De
regreso en U., apuramos los últimos calores del verano.
Comienza,
al final del día, el lento espectáculo de la luna retrepando inmensa y redonda,
arrogante casi, sobre el cielo aún azulado, cobrizo por momentos. Vuelve de
nuevo esa sensación de intromisión en un teatro al que no hemos sido invitados.
El arquitecto Oscar Niemeyer despreciaba el ángulo recto, como un artefacto del
hombre que “hiere el espacio”, y explicaba su obra desde una declarada afinidad
por la curva, que comparaba con las líneas de un río, el cuerpo de la mujer
amada o la propia luna.
Así
entendido, pienso para mí extraviado, transcurridos un par de eones (borrado, pues, el hombre de la faz de la Tierra), nuestro celebrado ángulo
recto, sobre el que hemos edificado templos, iluminado manuscritos y
ajustado las pantallas de nuestros
ordenadores, quedaría reducido al
soplo intruso y contraventor de nuestra existencia parásita y obsoleta, como el casacajo fosilizado o la reseca
piel de una cobayuela extinguida en la arena hostil del planeta.

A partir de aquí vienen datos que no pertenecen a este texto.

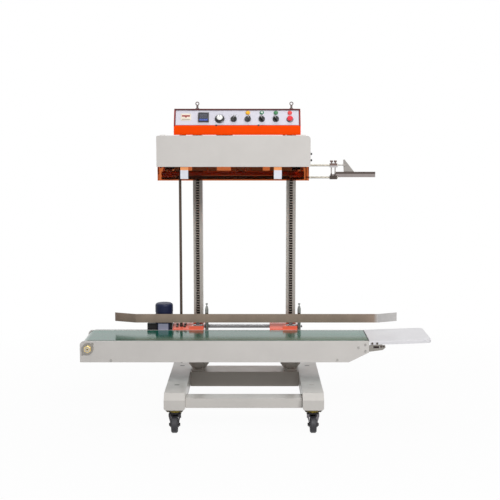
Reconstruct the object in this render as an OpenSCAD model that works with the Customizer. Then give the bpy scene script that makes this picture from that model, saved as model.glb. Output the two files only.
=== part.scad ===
// Continuous band sealer for standing bags. A sealing head stands on two racked
// columns, and a belt conveyor is raised and lowered on the columns beneath it.
// +X runs towards the infeed tray, +Y towards the back and +Z up, in millimetres.
// "Middle" is the plane halfway between the two columns, and the origin lies on
// the floor at the centre of the whole machine's outline.

/* [Stand] */
// Distance between the centre lines of the legs
leg_spacing = 616; // [580:1:760]
// Length of each leg, front to back
leg_length = 660; // [540:1:800]
// Width of each leg
leg_w = 94; // [84:1:110]
// Height of each leg
leg_h = 72; // [60:1:90]
// Wall of the legs and beams
leg_wall = 3; // [2:0.5:5]
// Depth of the front cross beam
front_beam_d = 80; // [60:1:100]
// Height of the front cross beam
front_beam_h = 43; // [35:1:55]
// Depth of the beam that carries the columns
column_beam_d = 125; // [120:1:160]

/* [Casters] */
// Height of the legs' underside above the floor
caster_h = 105; // [100:1:125]
// Diameter of each caster wheel
wheel_d = 75; // [62:1:80]
// Width of each caster wheel
wheel_w = 30; // [24:1:36]
// Distance from a caster's swivel axis to its axle
caster_trail = 30; // [24:1:36]
// Angle at which the right rear caster is parked
parked_swivel = 25; // [0:1:45]

/* [Columns] */
// Distance between the centre lines of the columns
column_spacing = 444; // [400:1:520]
// Width of each column
column_w = 44; // [38:1:54]
// Depth of each column
column_d = 60; // [50:1:72]
// Height of the column tops above the floor
column_top = 1434; // [1420:1:1700]
// Tooth pitch of the racks
rack_pitch = 12; // [10:0.5:14]
// Width of the racks
rack_w = 14; // [10:1:18]
// Number of teeth on each lift pinion
pinion_teeth = 12; // [10:1:14]
// Diameter of the lift shaft
lift_shaft_d = 19; // [15:1:22]

/* [Conveyor] */
// Reach of the conveyor to the left of the middle
conveyor_left = 738; // [620:1:900]
// Reach of the conveyor to the right of the middle
conveyor_right = 562; // [480:1:680]
// Width over the side frames
conveyor_w = 248; // [220:1:300]
// Height of the side frames
conveyor_h = 97; // [90:1:120]
// Height of the side frames' underside above the floor
conveyor_z = 299; // [285:1:340]
// Thickness of the side frames
frame_sheet = 4; // [3:0.5:6]
// Diameter of the drive roller
drive_roller_d = 66; // [56:1:76]
// Diameter of the tail roller
tail_roller_d = 30; // [28:1:40]
// Thickness of the conveyor belt
belt_t = 2; // [1.5:0.5:3]
// Length of the infeed tray
tray_length = 279; // [220:1:340]
// Width of the infeed tray
tray_w = 265; // [240:1:320]
// Upward tilt of the infeed tray
tray_tilt = 2; // [0:0.5:4]
// Height of the guide rail's strip
rail_h = 41; // [30:1:60]

/* [Drive] */
// Diameter of the upright drive post
post_d = 12.6; // [10:0.2:16]
// Diameter of the motor
motor_d = 84; // [70:1:90]
// Height of the motor
motor_h = 92; // [80:1:140]

/* [Head] */
// Height of the cover's lower edge above the floor
head_z = 1175; // [1160:1:1220]
// Height of the front cover
cover_h = 137; // [125:1:150]
// Reach of the cover to the left of the middle
cover_left = 387; // [380:1:440]
// Reach of the cover to the right of the middle
cover_right = 295; // [290:1:360]
// Height of the shield below the cover
shield_drop = 61; // [50:1:66]
// Radius over each sealing band at its wheels
band_r = 35; // [30:1:36]
// Width of each sealing band
band_w = 15; // [10:1:18]
// Space for the bag film between the sealing bands
film_gap = 1; // [0.6:0.1:2]
// Diameter of the spindles
spindle_d = 14; // [12:1:16]
// Furthest that the front cover swings open
cover_swing = 80; // [60:1:80]

/* [Control box] */
// Reach of the control box to the left of the middle
box_left = 317; // [300:1:330]
// Reach of the control box to the right of the middle
box_right = 255.5; // [245:0.5:262]
// Height of the upright strip under the panel
box_strip = 39; // [30:1:50]
// Length of the tilted front that holds the panel
box_slope = 91; // [88:1:110]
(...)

Recibirá el mundo la visita
de una nueva especie invasora, que descubrirá, escondido entre el polvo, el cartabón
enterrado de nuestros sueños incumplidos, convertido en prueba y símbolo de la audacia
suicida y prometeica de la cultura del hombre toda, de nuestro homérico desacato a todas las
formas del mundo.
Pongo
fin a mis filosofeos ofuscados y nos acomodamos en el exterior de la casa para
atender debidamente el desfile lunar. Nuestra vecina asiste también a la función
armada con unas gruesas gafas oscuras, despidiendo igualmente el día desde su
trono. Bajo este mismo aspecto, de absurdo incógnito, sorprendí a R. esta mañana
pelando, subrepticia, una pequeña montaña de cebollas en su cocina, como quien
desmenuza un cadáver. Asegura que el artilugio, regalado por un nieto,
amortigua su llanto en las tareas domésticas y que , en el atardecer, la
protege de las acometidas de una lechuza asesina, de la que viene siendo víctima
inocente, asegura, a la hora del crepúsculo. A decir de los locales, nos
explica, el animal se ve atraído por el “brillo en los ojos” de los paseantes
incautos cuando el día exprime sus últimos rayos de luz.
En la
tradición del pensamiento occidental, sin embargo, la lechuza de Minerva
emprende su vuelo en la penumbra para dar cuenta del mundo una vez consumada la
jornada. El animal ilustra, de este modo, la vivencia como premisa ineludible
del pensamiento (“Primum vivere, de inde philosophari”, primero vivir, después
filosofar). Así explicado, la penumbra quedaría como el único escenario posible
de conocimiento para el hombre, cegado tanto por la luz del día como por el
colapso de las sombras en la noche.
Continúa, entretanto, en el cielo ya oscurecido, la ceremonia lunar, filtrada para nuestra vecina por su
armadura 3D, y expuesta en toda su luz para nosotros, que asistimos
estupefactos al lento girar del disco en el cielo, indefensos frente a la
posible acometida de la fauna nocturna y homicida que nos rodea.